Both plaintiff and Murray produced expert witnesses on the issue of legal malpractice. In brief, plaintiff argued that an attorney-client relationship was formed when Murray first met with plaintiff and that Murray did not adhere to the applicable standard of care and, in effect, abandoned his client. She also claimed that he would not respond to her inquiries, that he did not abide by her objectives in wanting to challenge her discharge of employment, and that he did not clearly indicate to plaintiff her legal options. Defendant's expert testified there was no deviation from the proper standard of care since plaintiff told Murray she quit her employment and that the only issue was sick and vacation pay. Furthermore, he opined that there was no deviation as a result of Murray's advice to plaintiff not to pursue an action against the County as it might stimulate officials to pursue criminal charges.
Following the jury verdict of no cause for action, plaintiff moved for a new trial under Rule 4:49-1, claiming a miscarriage of justice. We find that the trial judge properly denied the motion. Contrary to plaintiff's argument, Murray's expert witness was qualified to render an opinion, and his opinion was not a net opinion since it related to the facts and circumstances of this case and was within the witness's expertise. It was the role of the jury to evaluate the conflicting expert testimony as to whether there was a deviation from the applicable standard of care, and we find no miscarriage of justice as a result of its verdict. Carrino v. Novotny, 78 N.J. 355, 360 (1979).

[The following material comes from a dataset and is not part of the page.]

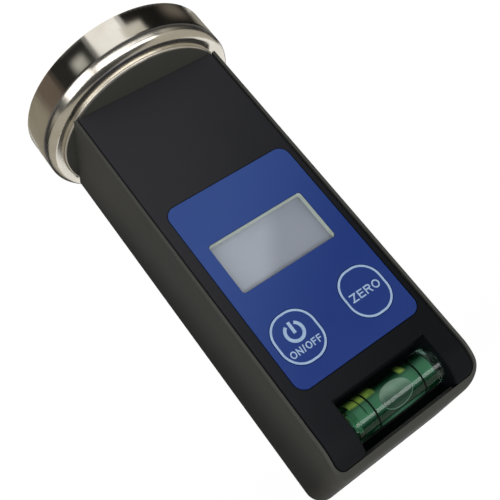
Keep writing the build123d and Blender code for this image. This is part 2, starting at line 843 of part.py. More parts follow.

Furthermore, the record does not support plaintiff's argument that Murray committed legal malpractice as a matter of law. As set forth in her brief, her allegations of malpractice are as follows:
(1) Defendant Murray violated RPC 1.2 [Rules of Professional Conduct] because he did not abide by Ms. Santiago's objectives in that she wanted to challenge her discharge of employment.
(2) Defendant Murray violated RPC 1.3 by failing to act with diligence with regard to her termination from employment.
(3) Defendant Murray violated RPC 1.4 by failing to communicate clearly with Ms. Santiago as to her legal options, applicable rules of time limitation or the status of her termination case generally despite continued inquiries that defendant Murray acknowledged receiving and acknowledged not responding to.
(4) Defendant Murray clearly violated RPC
1.16. Defendant Murray clearly did not advise the tribunal here of his decision to withdraw. He certainly did not act to protect Ms. Santiago's interest after deciding to withdraw. Here again, he did not exchange any writings with Ms. Santiago, did not advise her as to her options for pursuing a challenge to her discharge, did not advise of his decision not to attend the scheduled hearing, and did not advise her as to any applicable time limitation periods.
Plaintiff's argument ignores the factual conflict between the testimony of plaintiff and Murray as to whether she wished to challenge her removal from her job or had voluntarily quit and sought only vacation and sick pay. There is also a direct conflict in the testimony as to plaintiff's conversations with Murray and his advice to her. Plaintiff testified that Murray never told her of her exposure to criminal prosecution, insisting that she had no knowledge of any investigation of her until after she initiated this lawsuit. If so, Murray's testimony was a complete fabrication from start to finish. Clearly, this was a factual issue that was properly submitted to the fact-finder. We see no miscarriage of justice and no reason to overturn the jury verdict in favor of defendant Murray and his law firm.